In 1977-78, the Brotens and Erickson had one of the most dominating seasons in state history, racking up
point totals reminiscent of the great Roseau “Production Line” of Jim and Larry Stordahl and Don Ross in
the late 1950s. Neal had 115 points, Aaron 106, and Erickson 79 for a combined 300. Hokanson said in
eight of twenty regular-season games, the trio set out the third period of blowouts.
Roseau again reached the state tournament undefeated, this time knocking off defending champion
Rochester John Marshall 4-2 in the quarterfinals. But the Rams lost 5-3 to Edina East in the semifinals,
with one of the Hornets’ goals coming short-handed on a center-ice shot from Tom Kelly.
“It was a goal he would save 99.9 percent of the time,” Neal said about Rams goaltender Dean Grindahl.

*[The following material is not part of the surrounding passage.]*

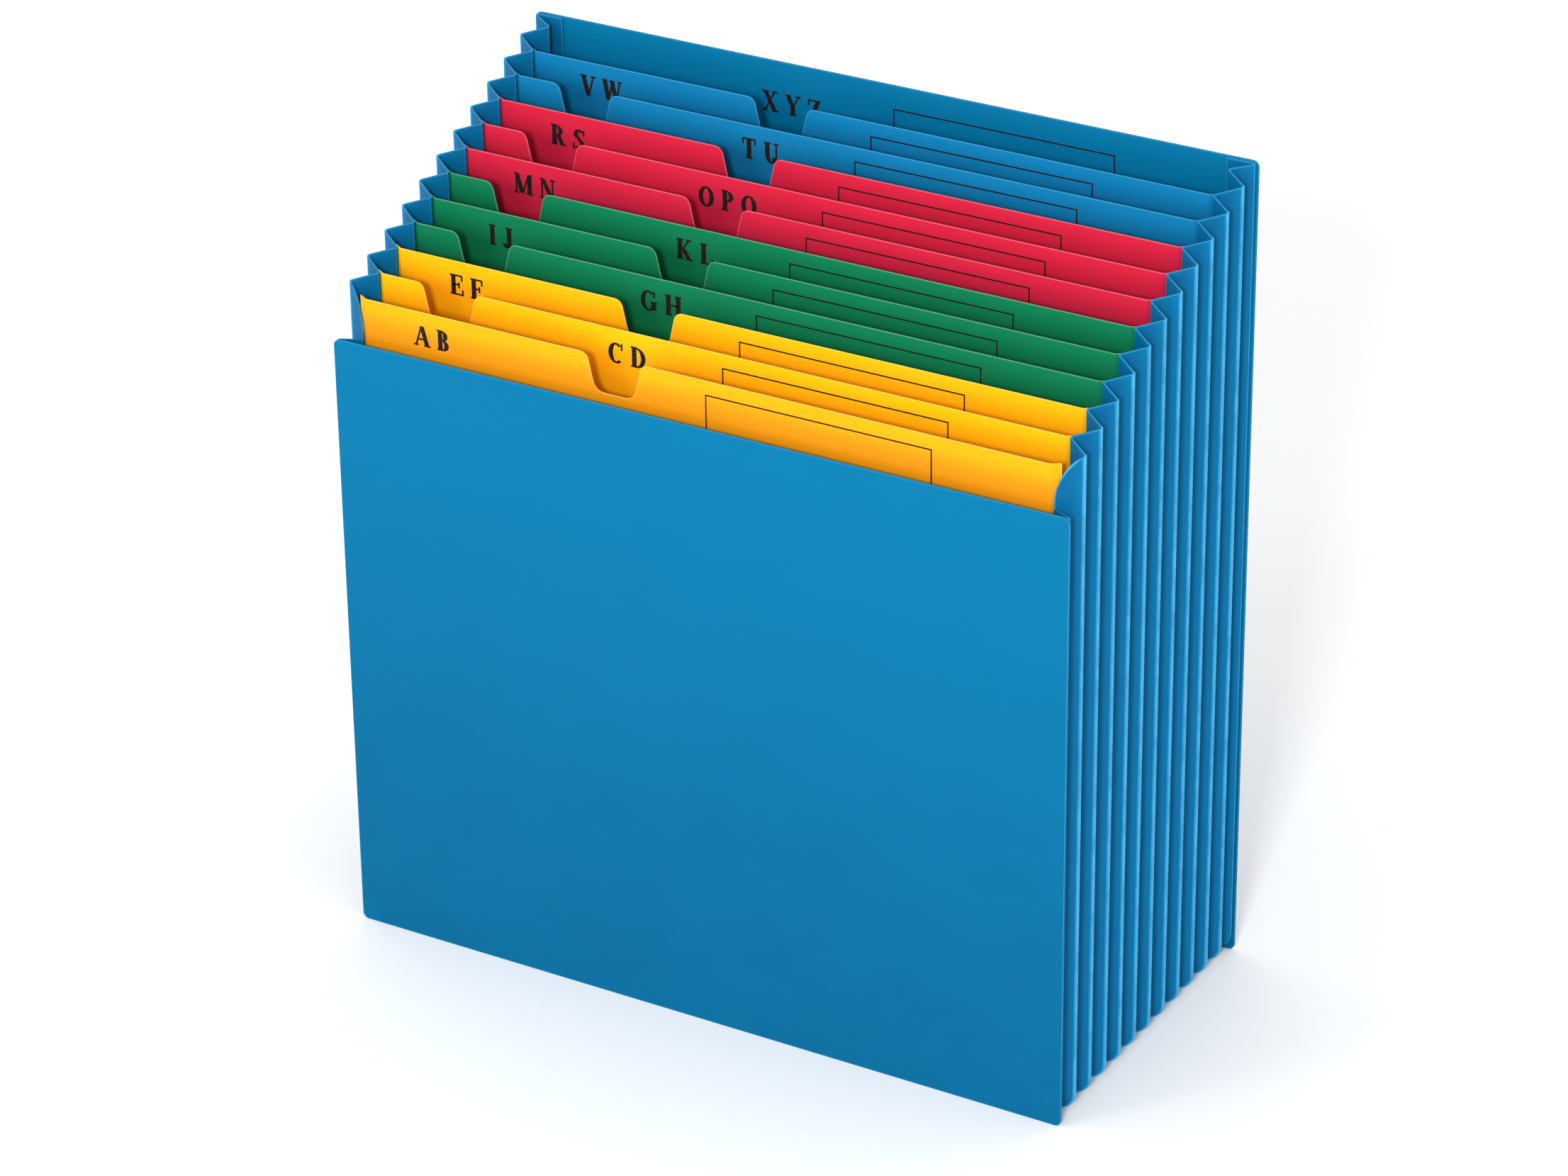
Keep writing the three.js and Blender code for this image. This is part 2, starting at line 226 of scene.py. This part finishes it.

“I don’t know about sitting on the bench going, ‘Frickin’ Edina is so damn lucky’ or whatever, but I mean,
come on, really?”’
Aaron returned as a senior in 1979, leading the Rams past previously unbeaten Grand Rapids in the
quarterfinals before losing the semi-finals in a stunning 12-4 thrashing to, of course, Edina East.
Paul, six years younger than Neal, played in the state tournament in 1983 and 1984. In both, the Rams
lost to – you guessed it – Edina.
Things might have turned out differently for the Brotens. Perhaps not coincidentally, Newell, a longtime
Roseau city employee, received job offers from multiple hockey hotbeds when it became obvious his
boys were special talents. Among those that came calling was Warroad. “They would have written a
paycheck from [Marvin Windows] and told Newell [to] put on there as many zeroes as he wanted,” said
Hokanson, a Warroad native. Newell was working for Solar Gas when he was offered a job at the
company’s home office. The lifelong Roseau resident declined. “I wasn’t made for office work” he says.
The location of that central office? Edina.